In the four years that he has coached the Marquette Golden Eagles, Buzz Williams has never previously addressed the home crowd inside Milwaukee's Bradley Center following a Senior Night game.
Then again, Williams never previously had two players as tough and talented and successful as outgoing seniors Jae Crowder and Darius Johnson-Odom, who were each named first-team All-Big East Conference on Sunday.
So following Saturday's 83-69 win over Georgetown, a win to secure second place in the league, Williams could hold back his enthusiasm and appreciation no longer.
"It's the first time I've taken the microphone after we won," he said. "That's not to be critical of the previous seniors, but none of those previous seniors had ever been involved in a game that added to their legacy relative to what was at stake.
"We were playing for second place in the best league in the country, the most number of [conference] wins ever, undefeated at home ... that we won obviously helped a lot of things."
Crowder (17.6 ppg, 7.9 rpg) and Johnson-Odom (18.3 ppg, 2.7 assists) have helped the Golden Eagles so much that they now stand No. 9 in the latest Associated Press poll, are seventh in RPI and 16th in schedule strength.
Beyond that, Marquette has won 13 of its last 15 games to stand 25-6 overall and 14-4 in the Big East heading into this week's conference tourney in Madison Square Garden.
"They are both tremendous players," Syracuse coach Jim Boeheim said of Crowder and Johnson-Odom after the Orange struggled to ground the visiting Eagles 73-66.

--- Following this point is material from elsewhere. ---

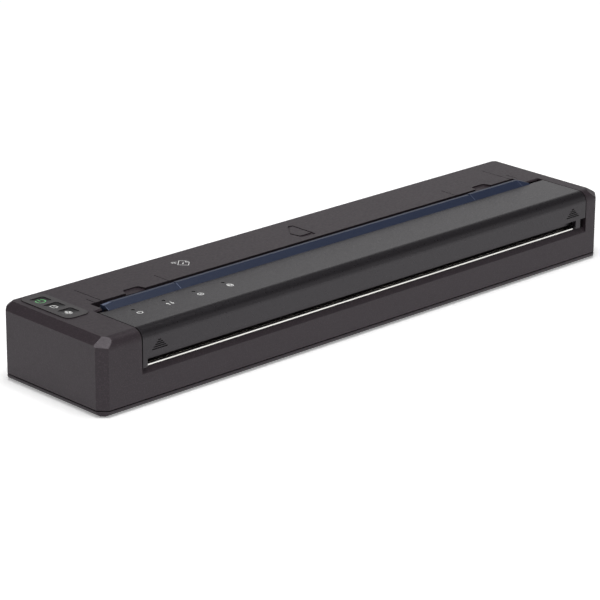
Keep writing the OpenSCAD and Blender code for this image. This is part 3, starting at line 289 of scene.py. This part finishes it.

"For their size, they are as good as anybody in the league. They play big. They play tough. They are tough guys. They rebound. They defend. They are both just tremendous players."
The 6-foot-6 Crowder grew up in Villa Rica, Ga., went to two junior colleges in two years -- eventually leading Howard College in Texas to its first national title -- and then became something of a cult hero at Marquette for his flowing locks and versatile game.
The 6-2 Johnson-Odom is a similarly undersized yet physical guard who spearheads one of the most dangerous offenses in the country.
"Not too many people have had success guarding them," said Georgetown coach John Thompson III. "They can really get to the basket off the dribble, and if you foul they can hit their free throws."
Indeed, the Golden Eagles have made almost as many free throws (543) as their opponents have taken (559). Smaller and quicker, they've managed to hit 72.4 percent of their foul shots.
After a particularly frustrating game failing to stop Marquette, interim Connecticut coach George Blaney said after his defending national champs lost by 15 at home: "We're one of the top two or three teams in the country in fewest fouls committed, and they shot 26 foul shots. Their speed and strength almost blew our doors off."
That's the hope for Marquette going forward as the program the late Al McGuire coached to the 1977 national championship attempts to return to the Final Four for the first time since NBA star Dwyane Wade led Marquette there is 2003.
Just like then, this year's Final Four is in New Orleans. Just like then, Marquette figures to be a No. 2 or No. 3 seed (it was third in the Midwest that season), with Kentucky and Kansas early favorites.
But Marquette and Wade dispatched UK in a regional final before falling to Kansas in the Final Four.
But that team pretty much had Wade and only Wade. This team has Crowder and Johnson-Odom.
"You can't measure heart," Williams said a couple of weeks ago. "And in a world where we try to count everything, not everything counts. You can't quantify the heart and the brains that those two seniors are playing with."
But you just might surmise that their heart, brains and talent just might be enough to return Marquette to another Final Four in New Orleans, hopeful that two weapons will be better than Wade's one.